Model not learning with custom loss function and parameters not updated

Dear community,

I have an ML model (A GNN to be more precise) with a softmax activation function in its output layer, with num_classes = K.

They way my custom loss function works is as follows (summary):

  • Takes the output of the whole dataset.
  • Samples a class for each data point.
  • Build a graph structure with max K nodes.
  • Runs an evaluation algorithm of my own that return a Value. The higger the value, the better the classification.

Then, I use Pytorch loss.backward() to update the gradients.

def train(data):
    optimizer.zero_grad()  # Clear gradients.
    out = model(data.x, data.edge_index)  # Perform a single forward pass.
    L = sampling_classes(values, torch.exp(out))
    graph = build_graph(L)
    loss = loss_value_function(graph, out)
    loss.backward()  # Derive gradients.
    optimizer.step()  # Update parameters based on gradients.
    return loss
def loss_value_function(graph, out):
    val = evaluate_graph(graph)
    return (torch.sum(torch.exp(out)) - torch.sum(torch.tensor(val)))

In return (torch.sum(torch.exp(out)) - torch.sum(torch.tensor(val))), I realised I have to substract torch.sum(torch.tensor(val)) to (torch.sum(torch.exp(out)) (which is always the number of data points), otherwise I break the gradient, and then the parameters are not updated if I only return (-1) * torch.sum(torch.tensor(val))).
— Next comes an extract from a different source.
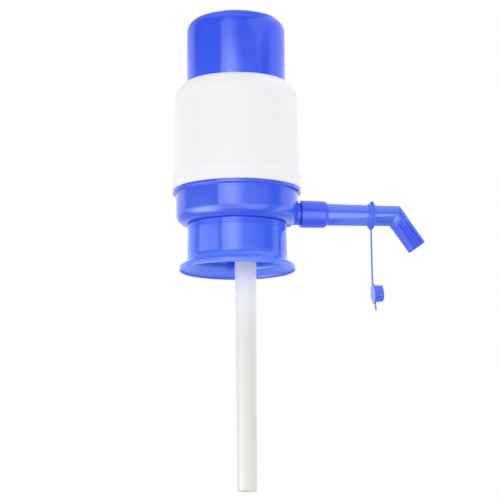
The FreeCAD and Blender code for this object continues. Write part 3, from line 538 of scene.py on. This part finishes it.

Is this correct? is there any way I can just return (-1) * torch.sum(torch.tensor(val))) and then get the gradient updated when I perform the backward pass?

I tried returng (-1) * torch.sum(torch.tensor(val))) as loss and then doing loss = torch.tensor(loss, required_grad=True), but the parameters are never updated.

Any suggestion would be appreaciated.

Thank you!



When you do torch.tensor(val) you’re breaking your computational graph, which is why your parameters are not updating. So, remove all these torch.tensor and re-run your code and see if it updates then!

Hi @AlphaBetaGamma96, Thank you for your reply. I have tried this, however, if I remove torch.tensor(), then when I do loss.backward() I get this Error: AttributeError: 'numpy.float64' object has no attribute 'backward':

def loss_value_function(graph, out):
    val = evaluate_graph(graph)
    return np.sum(val)

You cannot use numpy arrays directly as this will also break the computation graph. Either use PyTorch operations only or write a custom autograd.Function if you need to use numpy operations.

Hi @ptrblck , thank you for your response. That’s true. I also tried return torch.sum(torch.tensor(VK, requires_grad=True)), but the computational graph breaks and the parameters don’t update as well.
However, if I do return (torch.sum(torch.exp(out)) - torch.sum(torch.tensor(VK))), then the parameters are updated. Although I find this pretty weird. Any suggestion?

Recreating a tensor will break the computation graph as already mentioned. If your second approach works fine I would guess that another tensor might be attached to a computation graph (out) while VK acts as a constant and won’t affect the gradient calculation.

Thank you @ptrblck .

Yes, this is what I thought. out is a tensor, and it is constant. Then, I just use VK as a value to be substracted from out. The greate VK, the smaller the loss.

Thank you

Ok, I found what’s the problem. The problem is that I was doing a random sampling in my log_softmax output layer and that, breaks the gradient. In order to update the parameters when we want to do a random sampling, we need to create a categorical distribution, sample from that distribution and then, update the parameters with the log derivative:

def train(data):
    optimizer.zero_grad()  # Clear gradients.
    out = model(data.x, data.edge_index)  # Perform a single forward pass.
    m = torch.distributions.categorical.Categorical(out) # Creates a categorical distribution
    L = m.sample() # Samples from the distribution. Each datapoint is assigned to a class.
    graph = build_graph(L)
    val = loss_value_function(graph)
    loss  = -m.log_prob(L) * val 
    loss.sum().backward()  # Derive gradients.
    optimizer.step()  # Update parameters based on gradients.
    return loss
def loss_value_function(graph):
    val = evaluate_graph(graph)
    return val

Hope this helps.